* Debugging a strange array corruption
@ 2010-12-14 8:10 Brad Campbell
2010-12-14 9:22 ` Roman Mamedov
0 siblings, 1 reply; 7+ messages in thread
From: Brad Campbell @ 2010-12-14 8:10 UTC (permalink / raw)
To: RAID Linux
G'day all,
I have a 10 x 1TB drive RAID-6 here. It's been great for ages, but recently I've seen nasty random
corruption across the entire array that I can not pin down.
The machine also has a number of RAID-1 and a RAID-5 which are all behaving perfectly.
The machine has 16GB of RAM, so all my read tests are done with dd bs=1G count=20 to make sure I'm
actually hitting the disk somewhere.
The array is partitioned into three approximately equal partitions.
If I do something like -
for i in `seq 3` ; do dd if=/dev/md0p1 bs=1G count=20 | md5sum ; done
- I get three completely different checksums
The filesystems are unmounted and the array is idle.
I've run the same test individually on all 10 disks in the array and they all appear to give
consistent data.

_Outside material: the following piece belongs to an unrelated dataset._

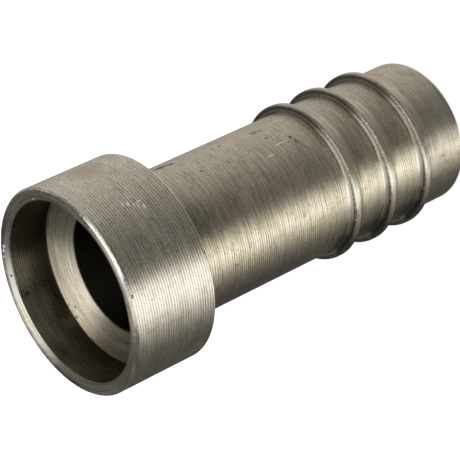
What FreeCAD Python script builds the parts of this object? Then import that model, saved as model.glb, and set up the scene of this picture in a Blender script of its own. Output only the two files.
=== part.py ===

Reading anything from the array gives me mostly correct data with intermittent garbage.
I've tried both a 2.6.36.[12] kernel, and I'm currently running 2.6.37-rc5-git3 with the same odd
results.
All the disks pass long SMART tests. They all checksum correctly from end to end with repeated
sequential runs.
No libata errors in the logs.
The drives are all on separate channels. 8 are on a pair of Marvell 88SX7042 controllers and 2 are
on a SIL3132. This has occurred since I upgraded the mainboard (and kernel at the same time -
nothing like throwing more variables in the mix) and its effects were subtle enough that I missed
them until it had successfully rotated out all of my good backups with broken data. Lesson learned.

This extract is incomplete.